В театре Карузо слишком злоупотреблял мощью дыхания своим нижним регистром он так гордился, что включал в свои концерты и даже напел на пластинку басовую арию из «Богемы» — «Слушай, мой друг старинный». В дни спектаклей он с утра пораньше подвергал свою непластичную гортань тяжелому испытанию — пропевал от начала до конца партию, которую должен был исполнить вечером. Легкое вхождение в рабочее состояние не числилось среди достоинств, присущих этому уникальному вокалисту.

Огромной популярности Карузо способствовали два немаловажных фактора—изобретение звукозаписи и триумфально встреченные публикой «Паяцы» Леонкавалло. На всей земле не было уголка, в котором из граммофонного рупора не прозвучало бы ариозо «Смейся, паяц!» в исполнении Карузо. Если счастливая встреча Таманьо с главным героем оперы «Отелло» породила легенду о туринском теноре, то встреча оперы, голоса и механического аппарата положила начало мифу о теноре неаполитанском. Удача и одаренность порой дополняют друг друга самым неожиданным образом. Голос Карузо и музыка Леонкавалло оказались словно созданными друг для друга. А резец звукозаписывающего аппарата втиснул в бороздки воскового диска голос, более всех остальных подходивший для этой цели — матово-мягкий, разливистый, мясистый и упругий. Звонкие до пронзительности голоса Тамберлика, Гайяра, Маркони, Мазини, Таманьо, Станьо, Бончи с их полетными верхами, требовавшими пространства и света и их особыми акцентами, выразительность которых строилась на уплощении звука, не легли бы так хорошо на пластинку.

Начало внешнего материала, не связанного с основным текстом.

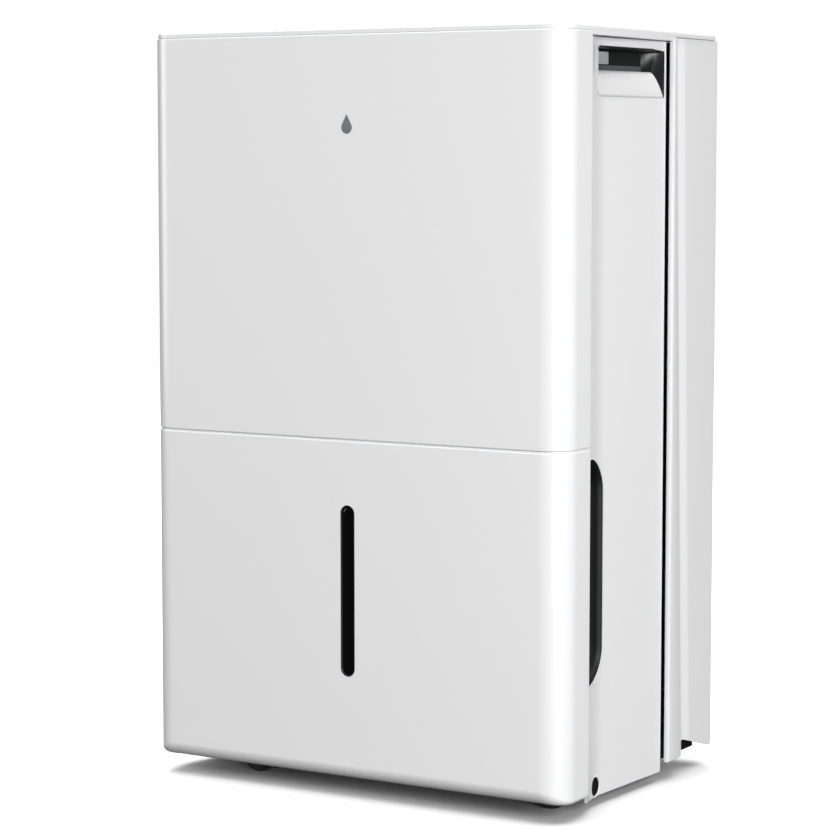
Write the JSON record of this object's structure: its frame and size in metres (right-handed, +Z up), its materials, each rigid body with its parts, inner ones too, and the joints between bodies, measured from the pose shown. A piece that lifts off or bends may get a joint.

Карузо оставался строжайше верен ритму и темпу, питая отвращение к «находкам» и отсебятинам поборников бельканто последнего образца. Этим он в корне отличался от своего современника и последователя Алессандро Бончи, последнего питомца старой школы, голос которого, сверх того, нефонографичен или, если хотите, нефоногеничен.

Фернандо де Лючиа был продуктом другой эпохи и другой среды; хотя он и пел «Кармен», «Ирис» и «Сельскую честь», его голос по тембру и характеру не отвечал требованиям и канонам веристской мелодрамы.

Его артистический инстинкт толкал его на симуляцию тех самых страстей, которые Карузо глубоко ощущал как истинные и переживаемые сию минуту. Эти страсти и сожгли в конце концов великого певца.

ПАРАЛЛЕЛЬ БОРГАТТИ — МЕЛЬХИОР

Если бы Рихарду Вагнеру довелось послушать в «Тристане и Изольде» болонца Джузеппе Боргатти, он не стал бы приберегать своего безграничного восхищения исключительно для Шнорра, первого исполнителя главной партии, которому он в свое время дал такую характеристику: «При звуках этого голоса мой усиленный оркестр (да, да, ни более ни менее! — Л.-В.) словно исчезал, или, лучше сказать, умирал в выпеваемом им живом слове». Боргатти покорил бы Вагнера фразировкой, благородством осанки, гордым блеском глаз, тех самых глаз, которым позднее было отказано в радости видеть дневной свет. К нему тоже могла бы быть отнесена нашумевшая реплика Вагнера: «Написать третий акт «Тристана» — это пустяки. Вот прослушать его в исполнении Шнорра — это работа не шуточная».

Тот факт, что у нас нашелся исполнитель, сумевший встать вровень с требованиями «гордого варвара», создавшего музыкальную трагедию и издевавшегося над Рубини и его вокальной эквилибристикой,— этот факт отраден и поучителен одновременно. Он отраден Для оперных певцов и поучителен для тех критиков и тех дирижеров, которые питают глубокую антипатию к голосам, тяготеющим к эпической мелодраме.